Tino hanya tersenyum. Padahal dia baru bercerita ihwal proses pembuatan film itu, yang tertunda beberapa tahun karena masalah pendanaan. Ketika itu pula saya baru tahu ihwal penyakit yang diderita Tino. "Ada sel-sel nakal di kandung kemih, dan gue sudah kerik. Tapi kalau hasil biopsinya serius, gue harus operasi di Singapura," katanya. "Untung banyak teman gue di Amrik yang mau bantu, jadi soal biaya sementara tidak masalah," katanya lagi.
Begitulah, dari proses ke proses, di Jakarta dan Singapura, dijelaskannya dengan sangat rinci, dan dikirimkannya melalui WA, kepada semua sahabatnya, seolah laporan pertanggungjawaban. Laporan yang kemudian dikumpulkannya dan rencananya ingin diterbitkan sebagai buku.

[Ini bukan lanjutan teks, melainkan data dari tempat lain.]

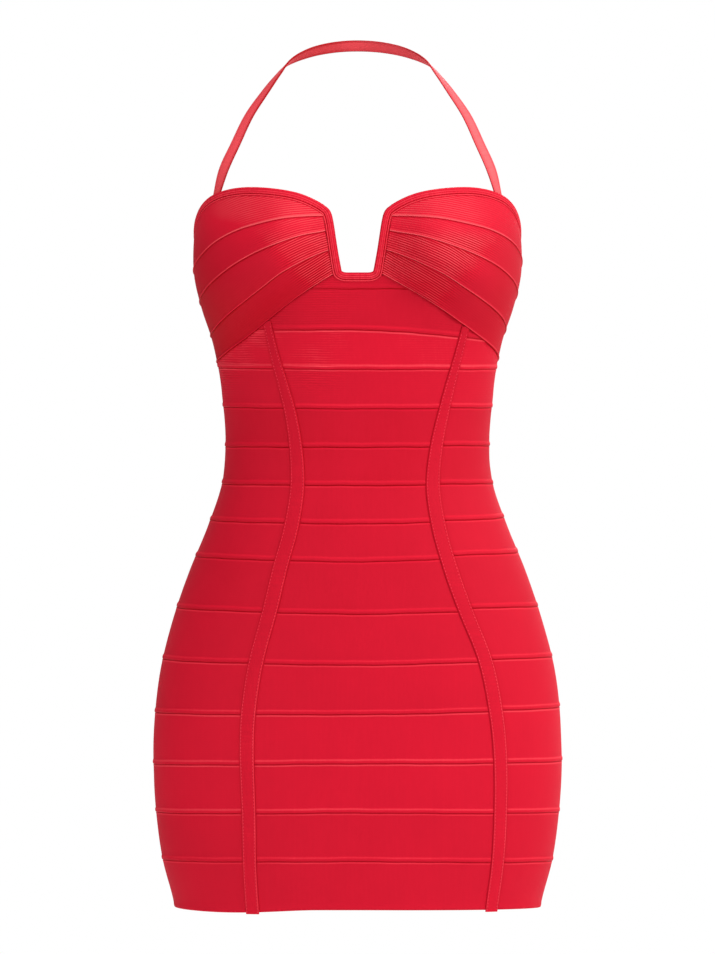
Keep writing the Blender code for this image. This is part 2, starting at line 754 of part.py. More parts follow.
clear_scene()
dress_pieces = new_collection("bodycon_dress")
cutters = new_collection("cutters")
hem_centre = new_empty("hem_centre", -NAPE)
build_front()
build_backs()
build_cups()
build_tapes()
build_bindings()
build_strap()
build_zip_tape()
build_tab(build_slider())
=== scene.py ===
"""A red bodycon dress in bandage knit with a halter neck, filled out as it is worn.

The dress is measured in millimetres: heights up from the hem, and angles round the body
from the centre front, positive towards the wearer's left (+X). Front is -Y, up is +Z.
"""

import math

import bmesh
import bpy
import numpy as np
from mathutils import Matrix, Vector


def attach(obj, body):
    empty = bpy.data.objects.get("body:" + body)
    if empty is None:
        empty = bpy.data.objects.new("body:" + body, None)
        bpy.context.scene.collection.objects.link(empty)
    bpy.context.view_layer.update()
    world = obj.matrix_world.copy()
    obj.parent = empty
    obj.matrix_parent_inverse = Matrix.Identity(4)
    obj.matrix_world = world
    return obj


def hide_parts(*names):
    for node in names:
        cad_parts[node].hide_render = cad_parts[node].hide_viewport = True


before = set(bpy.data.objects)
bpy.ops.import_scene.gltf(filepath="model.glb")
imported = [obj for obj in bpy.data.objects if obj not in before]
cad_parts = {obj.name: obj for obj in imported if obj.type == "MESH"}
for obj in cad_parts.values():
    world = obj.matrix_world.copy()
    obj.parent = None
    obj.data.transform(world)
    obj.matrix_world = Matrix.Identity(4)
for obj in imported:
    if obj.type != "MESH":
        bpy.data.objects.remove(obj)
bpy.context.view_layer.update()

MM = 0.001
HEM_TO_ROW = np.array((0.0, 65.2, 793.5))  # the nape's place in the dress's own measures

# --- The studio ------------------------------------------------------------------------
# A white room with a pale floor, brighter on the side of the windows, the wearer's left.
# Two soft lights stand on that side too, and one each at the other side, above and behind.

EYE_HEIGHT = 475.0  # of the camera, above the hem
CAMERA_AWAY = 10.0  # metres
SENSOR = 36.0
PIXEL = 0.92  # millimetres of the dress for each pixel of a frame 715 pixels wide
FRAME_WIDTH = 715 * PIXEL * MM
LOOK_DOWN = 87 * PIXEL * MM / CAMERA_AWAY  # the eye is 87 pixels above the frame's middle
DRESS_MIDDLE = 400.0  # above the hem
FLOOR_BELOW = 620.0  # under the hem
FLOOR_SIZE = 10.0  # metres
FLOOR_GREY = (0.86, 0.86, 0.86, 1.0)
ROOM_GLOW = (0.14, 0.86)  # as it lights the dress, from its dim side to its bright one
ROOM_SIDES = (-0.9, 0.9)  # how far to the sides these two are reached
ROOM_WHITE = 1.0  # and as it is seen

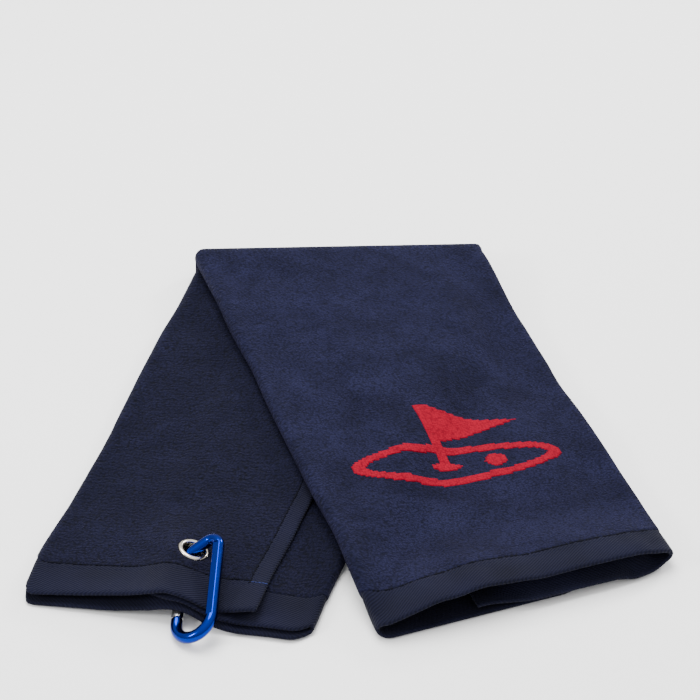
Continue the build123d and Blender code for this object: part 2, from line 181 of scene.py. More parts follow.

Saya bertemu lagi dengan Tino saat menghadiri preview film "Pantja Sila...", di Taman Ismail Marzuki. Usai acara itu, Tino meminta bantuan saya untuk membuat press-screening di Epicentrum XXI, menjelang tayang serentak di bioskop pada Agustus 2016. "Nanti lu tolong sekalian bikin semacam release untuk mengantarkan film ini, terutama untuk pers, ya...," kata Tino sambil tersenyum ngehek, sebelum saya pamitan, karena dia sudah tahu, saya pasti tidak mungkin bisa menolaknya.
Pada 19 Juli 2016, saya mengirimkan tulisan pengantar untuk pers ihwal film "PCR" sebagaimana yang diminta Tino. Lalu, ia menjawab email saya itu: "Keren, Om tulisannya. Ane rasanye kenal penulisnya akhir 1980-an. Ha ha ha... bravo... trims berat... Vintage habis."